_EXERCISE AIM_.
Give again only the lines beginning with the one that contains "ceiling_bracket()" and ending with the one that contains "in imported if"; include both of those lines.

(Object modeling scripts)
--- Begin ---
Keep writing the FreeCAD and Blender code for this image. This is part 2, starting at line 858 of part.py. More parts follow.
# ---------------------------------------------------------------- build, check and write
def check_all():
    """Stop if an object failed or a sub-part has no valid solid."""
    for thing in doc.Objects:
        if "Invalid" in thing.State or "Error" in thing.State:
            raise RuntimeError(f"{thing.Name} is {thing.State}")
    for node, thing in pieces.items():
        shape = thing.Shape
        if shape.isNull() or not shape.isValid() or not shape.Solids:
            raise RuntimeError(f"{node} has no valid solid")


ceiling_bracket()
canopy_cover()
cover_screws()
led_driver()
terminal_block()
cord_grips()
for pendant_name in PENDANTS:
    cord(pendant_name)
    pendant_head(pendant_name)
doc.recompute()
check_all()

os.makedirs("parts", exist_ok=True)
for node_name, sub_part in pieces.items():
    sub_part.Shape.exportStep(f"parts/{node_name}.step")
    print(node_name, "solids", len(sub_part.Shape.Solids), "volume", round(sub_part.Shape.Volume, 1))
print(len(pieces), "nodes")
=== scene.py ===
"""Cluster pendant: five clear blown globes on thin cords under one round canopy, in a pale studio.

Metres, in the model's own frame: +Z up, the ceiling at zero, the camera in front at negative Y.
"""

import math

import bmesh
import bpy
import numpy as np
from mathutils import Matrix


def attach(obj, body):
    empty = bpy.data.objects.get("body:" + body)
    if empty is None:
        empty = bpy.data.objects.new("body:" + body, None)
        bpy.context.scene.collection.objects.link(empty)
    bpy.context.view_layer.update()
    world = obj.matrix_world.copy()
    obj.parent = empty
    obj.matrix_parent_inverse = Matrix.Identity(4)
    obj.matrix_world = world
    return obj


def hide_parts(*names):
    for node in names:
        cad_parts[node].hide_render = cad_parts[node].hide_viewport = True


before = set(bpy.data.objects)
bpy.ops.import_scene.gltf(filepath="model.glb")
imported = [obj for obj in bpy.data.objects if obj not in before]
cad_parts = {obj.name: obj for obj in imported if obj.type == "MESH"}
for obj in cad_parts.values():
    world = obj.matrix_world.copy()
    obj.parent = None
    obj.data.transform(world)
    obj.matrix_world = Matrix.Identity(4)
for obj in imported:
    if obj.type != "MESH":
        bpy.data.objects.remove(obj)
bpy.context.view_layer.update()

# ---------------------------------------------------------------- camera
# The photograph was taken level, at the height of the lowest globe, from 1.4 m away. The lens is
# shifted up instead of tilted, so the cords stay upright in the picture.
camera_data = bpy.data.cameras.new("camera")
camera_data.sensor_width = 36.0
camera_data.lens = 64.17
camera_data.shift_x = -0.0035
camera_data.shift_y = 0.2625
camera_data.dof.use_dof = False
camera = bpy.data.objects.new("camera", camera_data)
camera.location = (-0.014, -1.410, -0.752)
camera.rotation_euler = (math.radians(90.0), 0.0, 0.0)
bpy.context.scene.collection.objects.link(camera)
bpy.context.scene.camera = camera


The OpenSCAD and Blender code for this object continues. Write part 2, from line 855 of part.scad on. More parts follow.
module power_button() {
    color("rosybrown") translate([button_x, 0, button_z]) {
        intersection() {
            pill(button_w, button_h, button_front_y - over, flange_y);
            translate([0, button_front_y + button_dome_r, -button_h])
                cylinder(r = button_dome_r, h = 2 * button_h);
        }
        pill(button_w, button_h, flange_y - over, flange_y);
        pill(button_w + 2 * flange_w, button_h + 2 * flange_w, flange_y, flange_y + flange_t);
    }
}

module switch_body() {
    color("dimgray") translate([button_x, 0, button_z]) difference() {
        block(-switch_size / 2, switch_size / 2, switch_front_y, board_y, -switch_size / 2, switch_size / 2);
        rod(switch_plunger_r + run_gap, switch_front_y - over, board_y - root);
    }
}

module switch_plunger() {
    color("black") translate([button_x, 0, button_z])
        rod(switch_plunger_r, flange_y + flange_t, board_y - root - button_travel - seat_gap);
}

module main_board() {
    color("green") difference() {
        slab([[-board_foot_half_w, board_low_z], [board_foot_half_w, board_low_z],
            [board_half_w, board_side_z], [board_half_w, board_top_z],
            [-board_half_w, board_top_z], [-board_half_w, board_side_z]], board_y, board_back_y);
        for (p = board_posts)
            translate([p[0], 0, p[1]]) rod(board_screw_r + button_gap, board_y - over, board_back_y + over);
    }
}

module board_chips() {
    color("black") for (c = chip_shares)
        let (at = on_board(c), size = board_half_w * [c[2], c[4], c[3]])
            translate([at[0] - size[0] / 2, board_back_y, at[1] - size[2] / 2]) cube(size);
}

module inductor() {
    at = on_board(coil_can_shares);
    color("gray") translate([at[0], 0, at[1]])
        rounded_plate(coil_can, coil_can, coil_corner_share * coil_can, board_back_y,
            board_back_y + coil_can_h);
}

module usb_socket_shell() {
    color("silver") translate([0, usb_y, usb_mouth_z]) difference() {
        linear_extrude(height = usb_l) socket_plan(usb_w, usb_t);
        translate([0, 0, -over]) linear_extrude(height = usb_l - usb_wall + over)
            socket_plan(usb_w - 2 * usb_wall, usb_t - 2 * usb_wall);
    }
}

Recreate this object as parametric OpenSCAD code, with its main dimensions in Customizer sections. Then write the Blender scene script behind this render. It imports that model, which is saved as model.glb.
--- End ---
_ANSWER TO THE TASK_.
ceiling_bracket()
canopy_cover()
cover_screws()
led_driver()
terminal_block()
cord_grips()
for pendant_name in PENDANTS:
    cord(pendant_name)
    pendant_head(pendant_name)
doc.recompute()
check_all()

os.makedirs("parts", exist_ok=True)
for node_name, sub_part in pieces.items():
    sub_part.Shape.exportStep(f"parts/{node_name}.step")
    print(node_name, "solids", len(sub_part.Shape.Solids), "volume", round(sub_part.Shape.Volume, 1))
print(len(pieces), "nodes")
=== scene.py ===
"""Cluster pendant: five clear blown globes on thin cords under one round canopy, in a pale studio.

Metres, in the model's own frame: +Z up, the ceiling at zero, the camera in front at negative Y.
"""

import math

import bmesh
import bpy
import numpy as np
from mathutils import Matrix


def attach(obj, body):
    empty = bpy.data.objects.get("body:" + body)
    if empty is None:
        empty = bpy.data.objects.new("body:" + body, None)
        bpy.context.scene.collection.objects.link(empty)
    bpy.context.view_layer.update()
    world = obj.matrix_world.copy()
    obj.parent = empty
    obj.matrix_parent_inverse = Matrix.Identity(4)
    obj.matrix_world = world
    return obj


def hide_parts(*names):
    for node in names:
        cad_parts[node].hide_render = cad_parts[node].hide_viewport = True


before = set(bpy.data.objects)
bpy.ops.import_scene.gltf(filepath="model.glb")
imported = [obj for obj in bpy.data.objects if obj not in before]
cad_parts = {obj.name: obj for obj in imported if obj.type == "MESH"}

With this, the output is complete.